> **REQUIRED TASK**: Extract all lines containing "handed".

=======

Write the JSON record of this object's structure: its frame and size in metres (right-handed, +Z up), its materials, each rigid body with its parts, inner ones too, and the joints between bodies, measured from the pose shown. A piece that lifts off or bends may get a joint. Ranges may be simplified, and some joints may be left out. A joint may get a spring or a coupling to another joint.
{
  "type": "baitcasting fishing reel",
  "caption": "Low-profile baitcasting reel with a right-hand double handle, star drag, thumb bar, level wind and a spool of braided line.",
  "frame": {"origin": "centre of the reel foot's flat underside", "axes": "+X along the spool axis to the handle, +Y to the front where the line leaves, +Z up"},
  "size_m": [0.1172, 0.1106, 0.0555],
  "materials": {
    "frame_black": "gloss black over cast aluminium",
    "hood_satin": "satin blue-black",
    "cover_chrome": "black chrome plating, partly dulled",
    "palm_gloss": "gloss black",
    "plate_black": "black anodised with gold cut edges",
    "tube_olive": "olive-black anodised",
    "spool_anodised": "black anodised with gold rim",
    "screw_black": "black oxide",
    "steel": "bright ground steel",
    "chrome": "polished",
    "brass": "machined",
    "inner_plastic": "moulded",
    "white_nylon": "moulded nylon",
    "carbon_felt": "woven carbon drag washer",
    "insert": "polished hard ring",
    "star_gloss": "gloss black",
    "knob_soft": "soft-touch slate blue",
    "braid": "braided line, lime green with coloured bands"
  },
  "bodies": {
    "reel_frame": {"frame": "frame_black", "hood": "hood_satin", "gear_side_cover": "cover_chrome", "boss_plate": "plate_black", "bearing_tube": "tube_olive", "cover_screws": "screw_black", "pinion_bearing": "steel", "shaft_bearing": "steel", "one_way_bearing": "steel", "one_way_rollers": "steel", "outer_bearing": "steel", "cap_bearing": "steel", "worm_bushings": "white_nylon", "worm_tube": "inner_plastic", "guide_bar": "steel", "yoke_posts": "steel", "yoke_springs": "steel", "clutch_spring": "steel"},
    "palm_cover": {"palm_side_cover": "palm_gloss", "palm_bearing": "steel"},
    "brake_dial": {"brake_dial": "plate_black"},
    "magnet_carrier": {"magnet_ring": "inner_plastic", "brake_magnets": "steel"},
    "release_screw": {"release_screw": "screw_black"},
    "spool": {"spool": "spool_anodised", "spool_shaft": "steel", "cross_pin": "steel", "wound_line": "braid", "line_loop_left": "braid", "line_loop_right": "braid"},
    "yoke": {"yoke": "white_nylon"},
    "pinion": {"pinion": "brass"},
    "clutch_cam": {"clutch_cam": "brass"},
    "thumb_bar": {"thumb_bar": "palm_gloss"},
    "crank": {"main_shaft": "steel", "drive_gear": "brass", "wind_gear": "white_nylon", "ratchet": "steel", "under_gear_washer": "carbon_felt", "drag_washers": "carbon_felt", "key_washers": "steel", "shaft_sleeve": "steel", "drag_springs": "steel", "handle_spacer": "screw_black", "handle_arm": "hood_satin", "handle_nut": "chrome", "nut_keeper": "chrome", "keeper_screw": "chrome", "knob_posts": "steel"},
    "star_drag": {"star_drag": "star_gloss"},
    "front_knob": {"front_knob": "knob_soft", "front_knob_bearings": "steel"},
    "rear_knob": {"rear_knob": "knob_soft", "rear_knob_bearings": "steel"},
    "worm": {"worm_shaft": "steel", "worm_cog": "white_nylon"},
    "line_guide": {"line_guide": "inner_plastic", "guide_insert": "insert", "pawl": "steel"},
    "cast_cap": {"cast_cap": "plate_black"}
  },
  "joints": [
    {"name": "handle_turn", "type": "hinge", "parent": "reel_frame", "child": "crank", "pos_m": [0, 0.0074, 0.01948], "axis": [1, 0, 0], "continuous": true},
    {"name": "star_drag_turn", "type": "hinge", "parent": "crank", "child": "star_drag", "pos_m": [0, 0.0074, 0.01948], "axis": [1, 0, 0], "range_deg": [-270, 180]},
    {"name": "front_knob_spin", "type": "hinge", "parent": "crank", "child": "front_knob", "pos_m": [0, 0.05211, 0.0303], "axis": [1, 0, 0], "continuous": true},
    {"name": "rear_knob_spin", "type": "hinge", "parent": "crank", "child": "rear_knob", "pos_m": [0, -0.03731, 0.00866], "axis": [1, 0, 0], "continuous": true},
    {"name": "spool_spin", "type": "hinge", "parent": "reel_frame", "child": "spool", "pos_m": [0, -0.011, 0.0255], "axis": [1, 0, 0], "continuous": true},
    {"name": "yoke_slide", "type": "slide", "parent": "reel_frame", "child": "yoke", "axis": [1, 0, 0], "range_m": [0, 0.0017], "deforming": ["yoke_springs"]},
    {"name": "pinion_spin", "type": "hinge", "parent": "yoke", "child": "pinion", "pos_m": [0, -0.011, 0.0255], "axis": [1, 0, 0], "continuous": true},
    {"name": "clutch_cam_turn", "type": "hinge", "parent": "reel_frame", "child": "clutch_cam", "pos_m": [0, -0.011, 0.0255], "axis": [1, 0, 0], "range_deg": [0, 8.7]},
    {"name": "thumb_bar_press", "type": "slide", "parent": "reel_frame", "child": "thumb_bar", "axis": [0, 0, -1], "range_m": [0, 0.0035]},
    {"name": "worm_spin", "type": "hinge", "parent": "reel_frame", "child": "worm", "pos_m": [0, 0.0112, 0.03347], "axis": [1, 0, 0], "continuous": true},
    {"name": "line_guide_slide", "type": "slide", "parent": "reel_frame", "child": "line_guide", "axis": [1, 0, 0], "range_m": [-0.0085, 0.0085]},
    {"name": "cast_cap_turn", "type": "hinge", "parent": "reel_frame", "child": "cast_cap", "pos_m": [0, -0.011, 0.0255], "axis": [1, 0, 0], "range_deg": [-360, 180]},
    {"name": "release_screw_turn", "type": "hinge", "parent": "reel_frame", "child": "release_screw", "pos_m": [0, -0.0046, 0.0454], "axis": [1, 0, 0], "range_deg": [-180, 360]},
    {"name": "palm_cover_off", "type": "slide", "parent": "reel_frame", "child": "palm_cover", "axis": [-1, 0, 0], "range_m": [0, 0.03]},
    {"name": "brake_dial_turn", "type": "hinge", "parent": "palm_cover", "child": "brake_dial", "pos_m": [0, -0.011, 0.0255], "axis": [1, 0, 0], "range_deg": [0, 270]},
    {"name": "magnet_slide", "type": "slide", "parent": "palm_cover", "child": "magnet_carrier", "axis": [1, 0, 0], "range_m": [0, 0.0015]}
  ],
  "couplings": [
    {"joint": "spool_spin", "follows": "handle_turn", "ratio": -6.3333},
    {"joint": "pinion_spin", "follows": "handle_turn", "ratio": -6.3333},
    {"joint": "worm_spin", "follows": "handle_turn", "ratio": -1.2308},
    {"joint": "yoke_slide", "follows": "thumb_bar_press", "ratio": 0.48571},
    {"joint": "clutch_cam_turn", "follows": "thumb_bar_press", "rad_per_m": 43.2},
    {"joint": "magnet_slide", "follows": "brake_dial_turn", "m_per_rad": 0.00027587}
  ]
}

=======

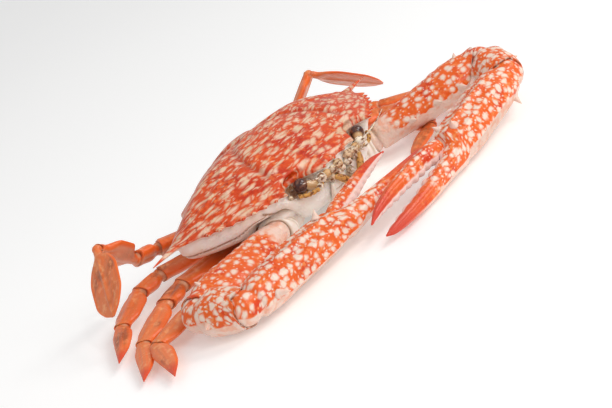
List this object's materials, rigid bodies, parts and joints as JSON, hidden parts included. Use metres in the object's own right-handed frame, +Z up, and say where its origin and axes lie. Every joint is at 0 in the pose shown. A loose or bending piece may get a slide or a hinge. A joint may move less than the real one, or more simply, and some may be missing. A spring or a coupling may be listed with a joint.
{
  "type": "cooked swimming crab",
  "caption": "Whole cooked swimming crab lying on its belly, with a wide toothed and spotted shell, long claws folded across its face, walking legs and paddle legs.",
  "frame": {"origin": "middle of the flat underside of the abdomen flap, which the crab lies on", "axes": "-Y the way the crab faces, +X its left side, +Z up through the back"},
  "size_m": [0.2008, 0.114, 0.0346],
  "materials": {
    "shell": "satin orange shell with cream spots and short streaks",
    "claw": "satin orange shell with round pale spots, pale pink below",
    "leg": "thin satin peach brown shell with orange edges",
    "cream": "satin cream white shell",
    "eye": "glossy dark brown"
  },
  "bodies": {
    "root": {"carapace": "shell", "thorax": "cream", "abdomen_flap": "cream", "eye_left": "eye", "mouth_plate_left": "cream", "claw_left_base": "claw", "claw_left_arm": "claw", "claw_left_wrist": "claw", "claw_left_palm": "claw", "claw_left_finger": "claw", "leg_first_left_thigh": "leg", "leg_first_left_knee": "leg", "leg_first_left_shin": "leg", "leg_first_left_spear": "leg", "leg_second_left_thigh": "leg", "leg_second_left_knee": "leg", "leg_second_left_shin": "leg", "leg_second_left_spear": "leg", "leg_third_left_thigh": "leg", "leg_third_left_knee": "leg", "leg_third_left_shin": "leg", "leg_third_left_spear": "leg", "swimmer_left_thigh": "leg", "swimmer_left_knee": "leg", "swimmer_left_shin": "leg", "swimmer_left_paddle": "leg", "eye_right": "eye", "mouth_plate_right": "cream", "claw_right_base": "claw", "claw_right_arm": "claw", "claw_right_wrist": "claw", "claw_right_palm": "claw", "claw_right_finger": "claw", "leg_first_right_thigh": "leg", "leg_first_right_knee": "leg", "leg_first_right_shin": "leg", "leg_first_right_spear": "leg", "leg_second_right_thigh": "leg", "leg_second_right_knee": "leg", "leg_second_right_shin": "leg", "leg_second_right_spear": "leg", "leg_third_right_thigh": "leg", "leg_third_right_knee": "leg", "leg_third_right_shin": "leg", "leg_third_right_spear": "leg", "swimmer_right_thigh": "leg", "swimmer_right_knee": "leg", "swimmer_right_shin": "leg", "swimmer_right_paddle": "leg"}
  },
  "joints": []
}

=======

> **RESPONSE TO THE EXERCISE**:
Write the JSON record of this object's structure: its frame and size in metres (right-handed, +Z up), its materials, each rigid body with its parts, inner ones too, and the joints between bodies, measured from the pose shown. A piece that lifts off or bends may get a joint. Ranges may be simplified, and some joints may be left out. A joint may get a spring or a coupling to another joint.
List this object's materials, rigid bodies, parts and joints as JSON, hidden parts included. Use metres in the object's own right-handed frame, +Z up, and say where its origin and axes lie. Every joint is at 0 in the pose shown. A loose or bending piece may get a slide or a hinge. A joint may move less than the real one, or more simply, and some may be missing. A spring or a coupling may be listed with a joint.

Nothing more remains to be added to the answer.